Items from a data source:

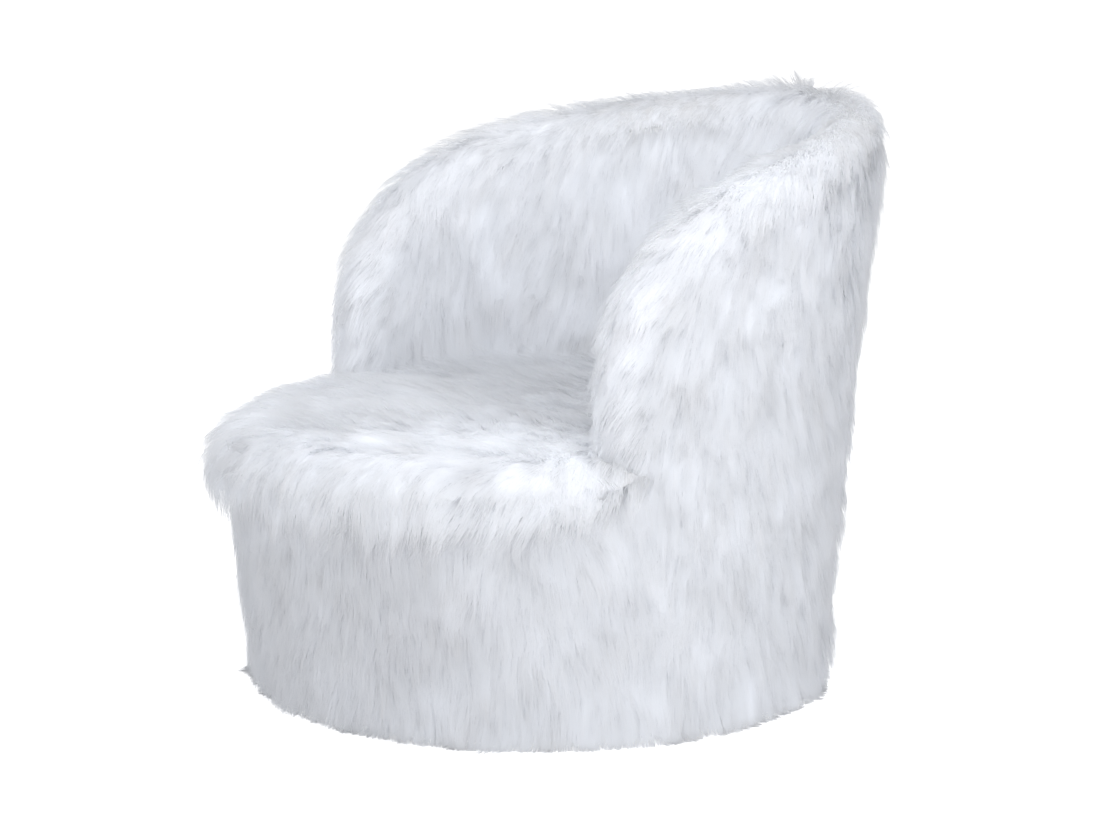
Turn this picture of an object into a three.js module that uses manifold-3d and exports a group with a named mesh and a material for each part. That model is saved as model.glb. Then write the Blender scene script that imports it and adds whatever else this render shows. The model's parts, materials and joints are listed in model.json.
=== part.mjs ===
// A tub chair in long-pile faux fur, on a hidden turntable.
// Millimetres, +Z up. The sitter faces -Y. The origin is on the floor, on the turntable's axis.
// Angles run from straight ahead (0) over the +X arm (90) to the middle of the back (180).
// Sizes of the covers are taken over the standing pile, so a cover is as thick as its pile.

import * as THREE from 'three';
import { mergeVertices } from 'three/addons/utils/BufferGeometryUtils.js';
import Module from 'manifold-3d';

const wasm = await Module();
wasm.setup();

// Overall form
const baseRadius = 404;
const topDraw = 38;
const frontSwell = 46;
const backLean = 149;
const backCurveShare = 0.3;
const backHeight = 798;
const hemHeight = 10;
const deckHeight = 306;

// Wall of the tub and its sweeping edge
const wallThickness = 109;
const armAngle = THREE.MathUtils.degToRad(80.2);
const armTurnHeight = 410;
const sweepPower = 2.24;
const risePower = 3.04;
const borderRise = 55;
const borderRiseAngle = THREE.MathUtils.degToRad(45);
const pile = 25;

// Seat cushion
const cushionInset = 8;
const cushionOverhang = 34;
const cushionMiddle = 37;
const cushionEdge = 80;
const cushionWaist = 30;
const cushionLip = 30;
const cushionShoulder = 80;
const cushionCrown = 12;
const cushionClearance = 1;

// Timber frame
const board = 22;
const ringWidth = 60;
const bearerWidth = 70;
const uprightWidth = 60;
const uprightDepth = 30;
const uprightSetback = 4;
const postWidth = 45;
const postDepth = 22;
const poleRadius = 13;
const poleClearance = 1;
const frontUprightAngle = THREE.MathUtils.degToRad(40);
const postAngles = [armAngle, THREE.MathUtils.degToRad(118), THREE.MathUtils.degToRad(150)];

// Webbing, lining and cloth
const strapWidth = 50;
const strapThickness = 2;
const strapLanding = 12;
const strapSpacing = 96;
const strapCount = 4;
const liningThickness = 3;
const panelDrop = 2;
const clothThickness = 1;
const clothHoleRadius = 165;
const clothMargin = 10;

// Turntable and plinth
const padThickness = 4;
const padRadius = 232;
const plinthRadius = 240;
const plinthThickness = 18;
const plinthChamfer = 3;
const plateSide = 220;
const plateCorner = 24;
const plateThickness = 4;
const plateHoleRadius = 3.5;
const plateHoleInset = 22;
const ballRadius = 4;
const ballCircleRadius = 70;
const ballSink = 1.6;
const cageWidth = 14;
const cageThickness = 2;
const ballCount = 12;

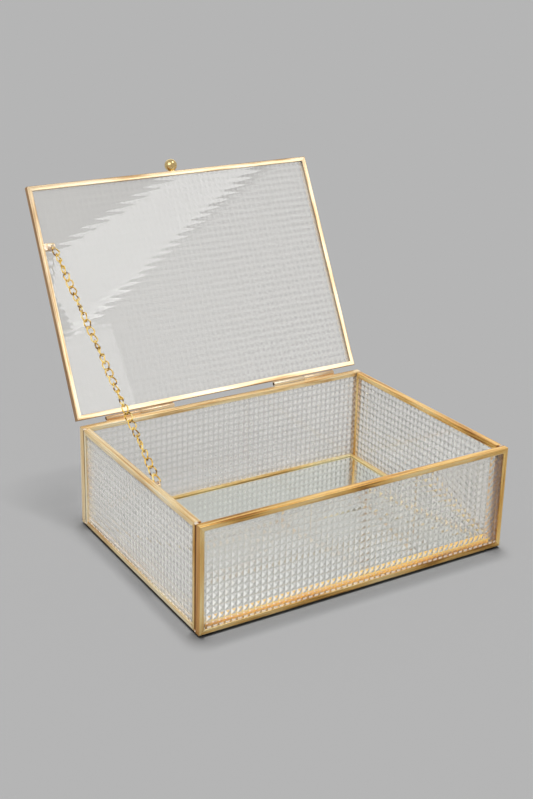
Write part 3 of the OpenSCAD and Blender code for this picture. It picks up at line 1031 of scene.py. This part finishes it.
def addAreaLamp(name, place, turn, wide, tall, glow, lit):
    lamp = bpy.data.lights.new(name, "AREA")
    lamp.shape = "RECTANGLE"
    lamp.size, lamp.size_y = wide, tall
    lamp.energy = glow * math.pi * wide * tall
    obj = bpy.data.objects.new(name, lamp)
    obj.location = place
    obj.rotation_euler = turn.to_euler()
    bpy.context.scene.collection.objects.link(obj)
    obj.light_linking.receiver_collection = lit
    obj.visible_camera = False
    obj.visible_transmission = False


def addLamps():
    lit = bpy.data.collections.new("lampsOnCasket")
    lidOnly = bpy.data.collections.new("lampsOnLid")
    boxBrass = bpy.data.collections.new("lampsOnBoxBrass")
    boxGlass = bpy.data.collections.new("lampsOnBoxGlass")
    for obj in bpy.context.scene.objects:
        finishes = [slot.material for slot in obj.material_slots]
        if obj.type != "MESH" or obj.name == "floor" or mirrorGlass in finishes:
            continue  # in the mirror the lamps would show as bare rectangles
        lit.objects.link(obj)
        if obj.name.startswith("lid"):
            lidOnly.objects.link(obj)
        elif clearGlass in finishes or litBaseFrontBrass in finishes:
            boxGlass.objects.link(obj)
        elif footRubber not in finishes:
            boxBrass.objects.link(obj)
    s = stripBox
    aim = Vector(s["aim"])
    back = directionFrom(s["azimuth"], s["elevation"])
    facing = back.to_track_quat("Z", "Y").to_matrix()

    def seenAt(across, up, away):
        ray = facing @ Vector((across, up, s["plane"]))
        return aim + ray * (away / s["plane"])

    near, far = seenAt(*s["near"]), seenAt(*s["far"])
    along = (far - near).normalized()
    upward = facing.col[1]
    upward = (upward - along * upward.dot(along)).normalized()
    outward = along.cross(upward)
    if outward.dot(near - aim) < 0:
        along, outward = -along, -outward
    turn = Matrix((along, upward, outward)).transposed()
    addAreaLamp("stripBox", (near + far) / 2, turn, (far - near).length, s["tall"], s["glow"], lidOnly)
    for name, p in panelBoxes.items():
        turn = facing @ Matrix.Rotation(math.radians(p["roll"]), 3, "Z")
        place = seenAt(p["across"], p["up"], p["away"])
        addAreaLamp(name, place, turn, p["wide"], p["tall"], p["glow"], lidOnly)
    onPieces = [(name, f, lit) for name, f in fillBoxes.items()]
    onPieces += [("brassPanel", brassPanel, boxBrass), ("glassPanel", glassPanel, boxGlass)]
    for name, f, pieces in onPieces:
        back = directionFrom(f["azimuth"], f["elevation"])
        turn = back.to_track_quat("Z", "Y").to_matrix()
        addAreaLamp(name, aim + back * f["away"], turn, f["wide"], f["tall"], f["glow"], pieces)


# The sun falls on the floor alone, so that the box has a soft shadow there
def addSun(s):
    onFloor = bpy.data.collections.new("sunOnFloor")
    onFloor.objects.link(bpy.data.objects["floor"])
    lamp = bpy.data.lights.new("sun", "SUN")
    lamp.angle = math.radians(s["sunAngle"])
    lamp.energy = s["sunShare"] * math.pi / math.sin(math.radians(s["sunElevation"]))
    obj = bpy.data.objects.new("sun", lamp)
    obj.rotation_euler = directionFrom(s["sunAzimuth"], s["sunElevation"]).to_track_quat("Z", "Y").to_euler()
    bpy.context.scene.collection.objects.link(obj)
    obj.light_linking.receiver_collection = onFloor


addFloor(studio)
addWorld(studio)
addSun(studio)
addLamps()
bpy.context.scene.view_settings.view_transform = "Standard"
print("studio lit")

▶ [Set task]
Extract exactly the leading lines of the data, stopping at and including the line with "const pile = 25;".

▶ [Task output]
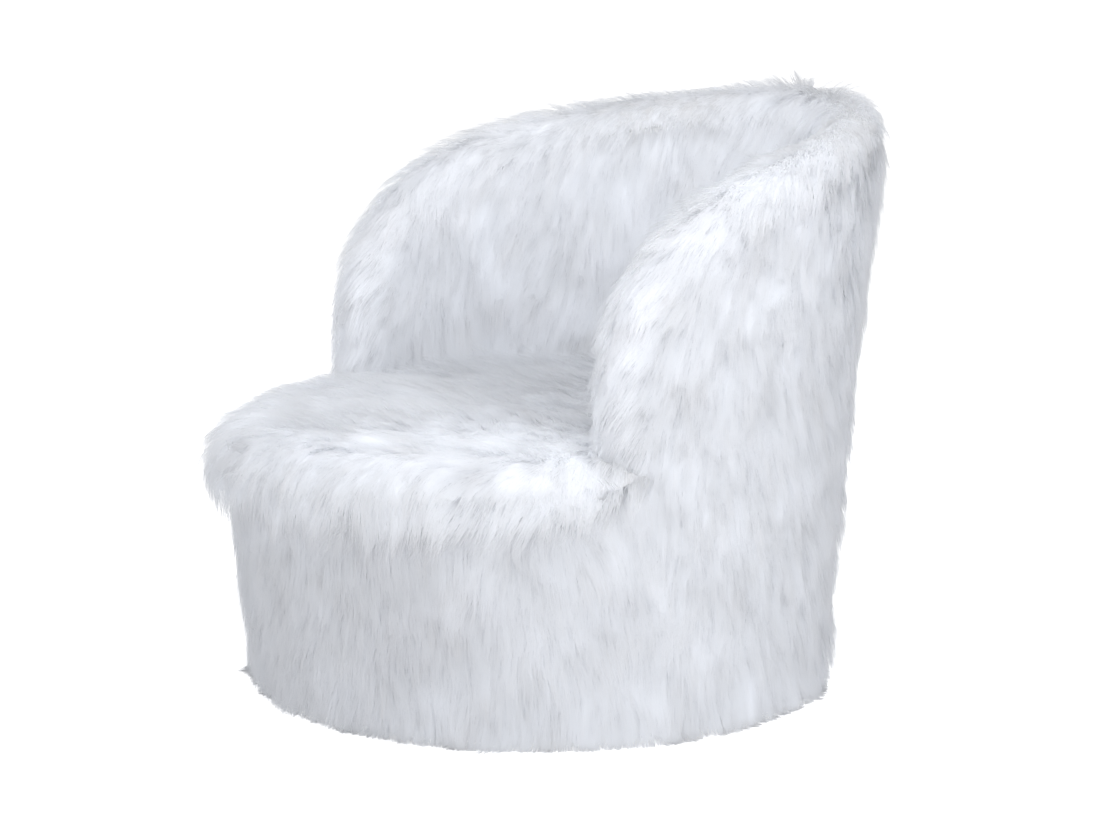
Turn this picture of an object into a three.js module that uses manifold-3d and exports a group with a named mesh and a material for each part. That model is saved as model.glb. Then write the Blender scene script that imports it and adds whatever else this render shows. The model's parts, materials and joints are listed in model.json.
=== part.mjs ===
// A tub chair in long-pile faux fur, on a hidden turntable.
// Millimetres, +Z up. The sitter faces -Y. The origin is on the floor, on the turntable's axis.
// Angles run from straight ahead (0) over the +X arm (90) to the middle of the back (180).
// Sizes of the covers are taken over the standing pile, so a cover is as thick as its pile.

import * as THREE from 'three';
import { mergeVertices } from 'three/addons/utils/BufferGeometryUtils.js';
import Module from 'manifold-3d';

const wasm = await Module();
wasm.setup();

// Overall form
const baseRadius = 404;
const topDraw = 38;
const frontSwell = 46;
const backLean = 149;
const backCurveShare = 0.3;
const backHeight = 798;
const hemHeight = 10;
const deckHeight = 306;

// Wall of the tub and its sweeping edge
const wallThickness = 109;
const armAngle = THREE.MathUtils.degToRad(80.2);
const armTurnHeight = 410;
const sweepPower = 2.24;
const risePower = 3.04;
const borderRise = 55;
const borderRiseAngle = THREE.MathUtils.degToRad(45);
const pile = 25;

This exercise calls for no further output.